Zakat for Different Business Types
The general principles above apply across all business types, but each sector has characteristics that affect how zakat is calculated in practice.
Retail and Wholesale
Most straightforward calculation. Zakatable assets are inventory plus cash and receivables. Key complexity: value inventory at market price (retail or wholesale), not cost price. Use the same valuation method each year for consistency.
Manufacturing
Carefully separate zakatable trade assets (raw materials, WIP, finished goods, cash, receivables) from non-zakatable fixed assets (factory buildings, machinery). Work from the balance sheet and reclassify each asset line; do not apply a blanket percentage.
Service Businesses
Little or no physical inventory. Zakatable assets are primarily cash balances, accounts receivable (fees earned but not yet paid), and any short-term investments of business surplus. Fixed assets (computers, furniture, vehicles) are not zakatable.
Freelancers and Sole Proprietors
Merge personal and business calculations into one annual assessment. Total zakatable assets include both personal savings and business cash/receivables. Deduct all permissible liabilities, check against nisab, and pay 2.5% on the net combined figure.

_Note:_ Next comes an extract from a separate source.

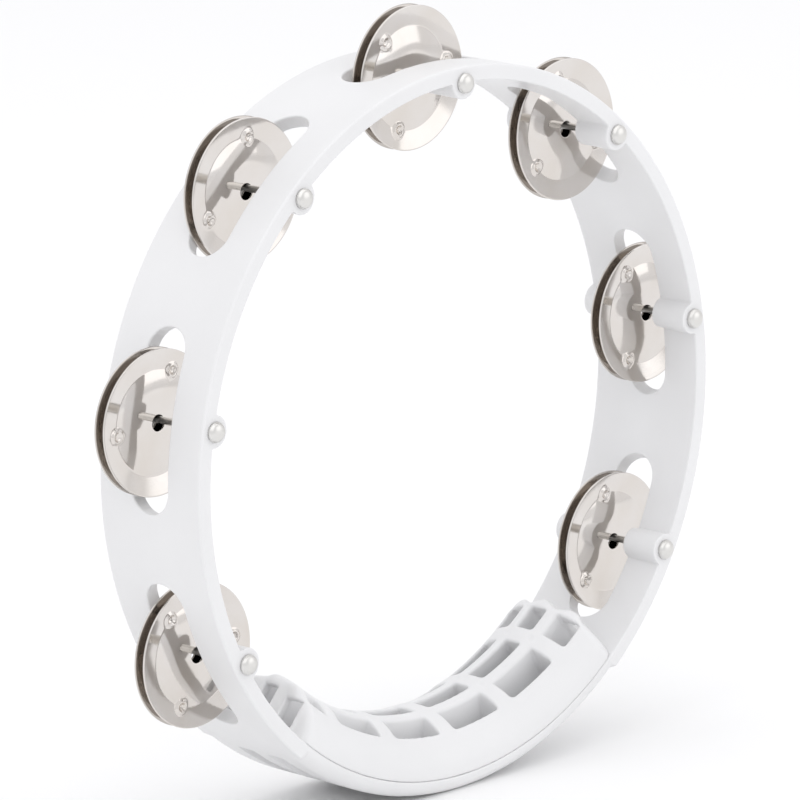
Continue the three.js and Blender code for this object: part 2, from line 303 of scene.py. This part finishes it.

For partnerships and companies, each Muslim partner or shareholder is responsible for calculating and paying their own zakat on their proportionate share of the business's zakatable assets. The business entity itself does not pay zakat; the obligation falls on the individual Muslim owners. If a business is partly owned by non-Muslims, only the Muslim shareholders' proportionate share is subject to zakat.